* TASK TO CARRY OUT *
Output, word for word, every line from the start of the listing down to and including the line that contains "is drawn open."; include nothing else.

------------------------------------------------------------------------

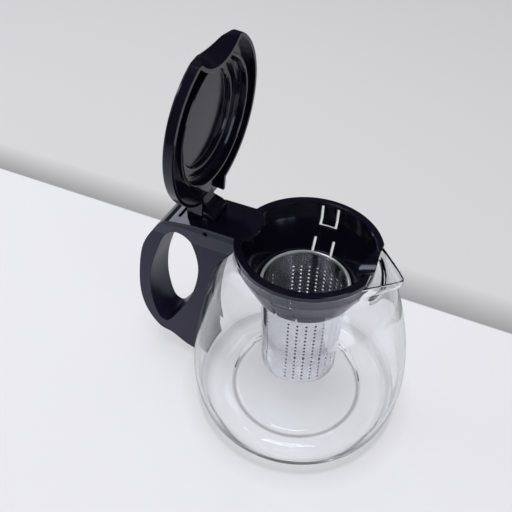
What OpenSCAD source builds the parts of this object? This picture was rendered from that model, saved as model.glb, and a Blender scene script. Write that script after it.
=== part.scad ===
// Glass teapot with a snap-in plastic collar, a hinged lid, a two-part handle and a
// lift-out steel infuser. Millimetres. The origin is on the pot's axis at the plane it
// stands on, +X points to the spout and -X to the handle. The lid is drawn open.

/* [Glass] */
// Widest outer radius of the glass
body_r = 66.6; // [60:0.2:75]
// Height of the widest point
belly_z = 28; // [20:1:40]
// Outer radius where the belly meets the shoulder
shoulder_r = 52.6; // [47:0.2:56]
// Height where the belly meets the shoulder
shoulder_z = 94.5; // [85:0.5:98]
// Outer radius of the neck
neck_r = 39.6; // [37:0.2:44]
// Height of the glass rim
rim_z = 123; // [119:0.5:140]
// Straight length of the neck below the rim
neck_len = 5; // [3:0.5:9]
// Outer radius of the flat foot
foot_r = 53; // [46:0.5:55]
// Radius at which the base starts to rise towards its middle
foot_in_r = 43; // [35:0.5:45]
// Radius of the rounded heel
heel_r = 12; // [8:0.5:14]
// Rise of the base's middle above the table
base_rise = 2; // [1:0.25:5]
// Glass wall thickness
glass_wall = 2; // [1.6:0.1:2.6]
// Thickness of the glass base
base_wall = 3; // [2.5:0.1:4]

/* [Spout] */
// Distance of the spout's tip from the axis
spout_reach = 52.8; // [48:0.2:60]
// Half the width of the pouring gap in the rim
spout_half_w = 16.4; // [12:0.2:20]
// Drop of the spout's lip from the rim to the tip
spout_drop = 2; // [1:0.2:6]
// Depth of the spout below the rim where it leaves the neck
spout_depth = 17; // [14:0.5:20]
// Outer radius of the spout's tip
spout_tip_r = 3; // [2.6:0.1:4]

/* [Collar] */
// Thickness of the flange on the glass rim
flange_t = 3; // [2.5:0.1:4.5]
// Overhang of the flange past the neck
flange_over = 0.4; // [0:0.1:2]
// Wall thickness of the collar
collar_wall = 1.7; // [1.2:0.1:2.2]
// Depth of the collar's straight part below the flange top
collar_straight = 11; // [9:0.5:14]
// Depth of the whole collar below the flange top
collar_depth = 32; // [28:0.5:36]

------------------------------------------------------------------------

* EXERCISE RESULT *
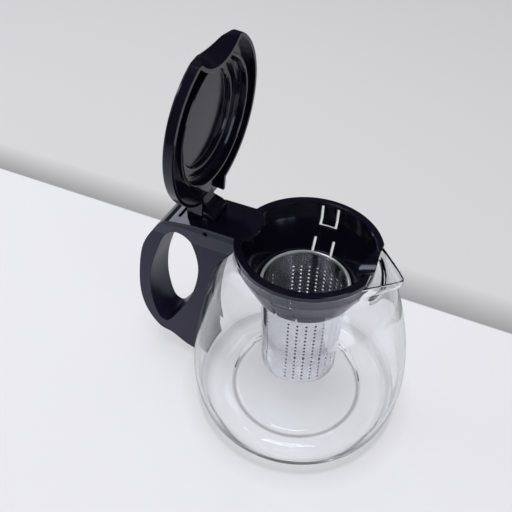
What OpenSCAD source builds the parts of this object? This picture was rendered from that model, saved as model.glb, and a Blender scene script. Write that script after it.
=== part.scad ===
// Glass teapot with a snap-in plastic collar, a hinged lid, a two-part handle and a
// lift-out steel infuser. Millimetres. The origin is on the pot's axis at the plane it
// stands on, +X points to the spout and -X to the handle. The lid is drawn open.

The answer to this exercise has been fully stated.